You can merge the schemas and the update the dataset with this code.
This isn’t realtime. Hive and Impala will only see the data once Flume rolls the files, add any partitions and for Impala a “refresh” command will be required. Not to mention query time. If you want to go faster you can push the Avro byte arrays into HBASE along with the schema or reference to it. Then an UI can pull out the avro binary, deserialise with the schema and do with it what it wants.
You can have Flume write to HBASE and HDFS via two different channels. I usually have the HBASE channel set to memory for speed and the HDFS channel backed by file to guarantee delivery. The HBASE data is usually only stored for a day or two and then purged with the dataset in HDFS being my golden complete copy.
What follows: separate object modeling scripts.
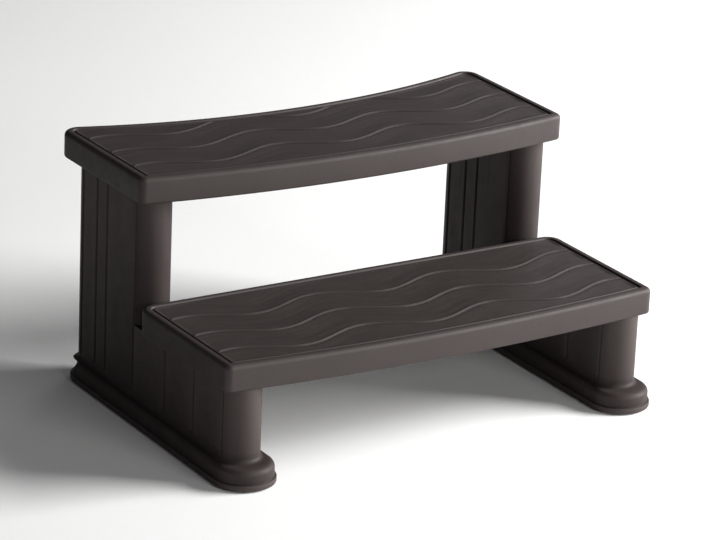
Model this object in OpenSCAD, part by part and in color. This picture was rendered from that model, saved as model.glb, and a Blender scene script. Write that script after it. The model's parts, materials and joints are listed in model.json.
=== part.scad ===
// Two-step stair for a round spa tub.
// Two hollow side panels with round posts and a flared foot carry two hollow treads.
// X runs along the treads, Y from front to back, Z up. The origin is at the middle of the floor footprint.

/* [Treads] */
// Length of both treads, end to end
tread_l = 813; // [740:1:860]
// Thickness of both treads
tread_t = 45; // [42:1:50]
// Height of the lower tread's top above the floor
lower_top = 206; // [190:1:215]
// Height of the upper tread's top above the floor
upper_top = 424; // [400:1:450]
// Lower tread, from the line of its front corners to its back edge
lower_depth = 294; // [285:1:297]
// How far the lower tread's front edge bows out
lower_bow = 23; // [10:1:30]
// Upper tread, from the line of its front corners to the line of its back corners
upper_depth = 296; // [285:1:300]
// How far the upper tread's front edge bows out
upper_bow = 37; // [20:1:45]
// How far the upper tread's back edge is hollowed to follow a round tub
upper_hollow = 71; // [50:1:85]
// How far the upper tread's front corners stand behind the lower tread's
upper_setback = 287; // [284:1:295]

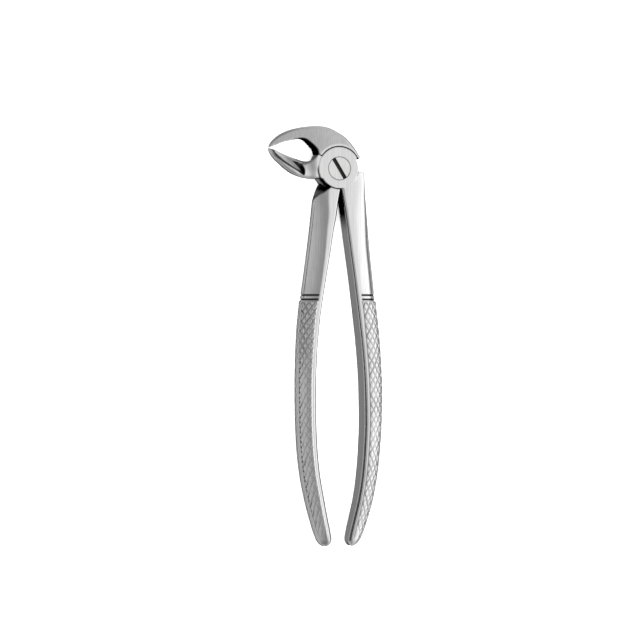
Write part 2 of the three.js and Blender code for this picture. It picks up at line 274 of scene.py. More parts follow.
def section(shank, x, y, z):
    """Field of a shank and handle.

    From the inner face outwards, front and back have a bevel, a flat band, a slightly domed facet turned
    outwards and a steeper side facet. Along the grip all but the bevel and the band melt into an oval.
    """
    inner = shank.inner(y)
    thick = np.abs(shank.outer(y) - inner)
    half = DEPTH(y) / 2
    band = np.minimum(BAND(y), thick * BAND_SHARE)
    shrink = end_shrink(y)
    u = shank.sign * (x - inner)
    u = (u - thick / 2) / shrink + thick / 2
    z = z / (END_DEPTH + (1 - END_DEPTH) * shrink)
    face = np.abs(z) - half
    turned = np.radians(shank.facet_turn(y))
    crown = shank.crown
    facet = np.hypot(u - band + crown * np.sin(turned), face + crown * np.cos(turned)) - crown
    outer = u - thick
    side = (np.abs(z) - shank.side_half(y)) * math.cos(shank.side_turn) + outer * math.sin(shank.side_turn)
    angular = both(both(both(face, facet, 0.15), side, shank.side_round), outer, 0.8)
    reach = thick - band
    oval = np.sqrt((np.maximum(u - band, 0) / reach) ** 2 + (z / half) ** 2)
    rounded = (oval - 1) * np.minimum(reach, half)
    rounding = smooth(-y, 49, 64) * shank.grip_oval
    blend = (1 - rounding) * angular + rounding * rounded
    bevel = (face + BEVEL(y)) * math.cos(BEVEL_TURN) - u * math.sin(BEVEL_TURN)
    return both(both(blend, bevel, 0.25), -u, 0.12)


# ---- the joint and the beaks ----------------------------------------------------------------------

BEAK_HALF = through([
    (-29.9, 0.5), (-29.4, 1.15), (-28.6, 1.65), (-27.8, 1.98), (-24.8, 2.8), (-21.5, 3.4), (-18, 3.85),
    (-13, 4.28), (-9.5, HALF), (-8, HALF),
])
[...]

Normally I set the TTL on the HBASE rows.
Now that Flume supports a Kafka as a channel you could forget about HBASE here and have your UI ready from the Kafka queue. I haven’t tried this yet but I may play with Akka reading from the Kafka channel backing Flume.
By using Avro backed HIVE tables and Avro Serialiser in Flume we can have source systems upgrade their own schema in HIVE and Impala. Kite SDK can handle the creating of datasets for us and also the schema merging and updating.
Unfortunately Impala reads columns based on ordinal position so doesn’t fully support schema evolution yet.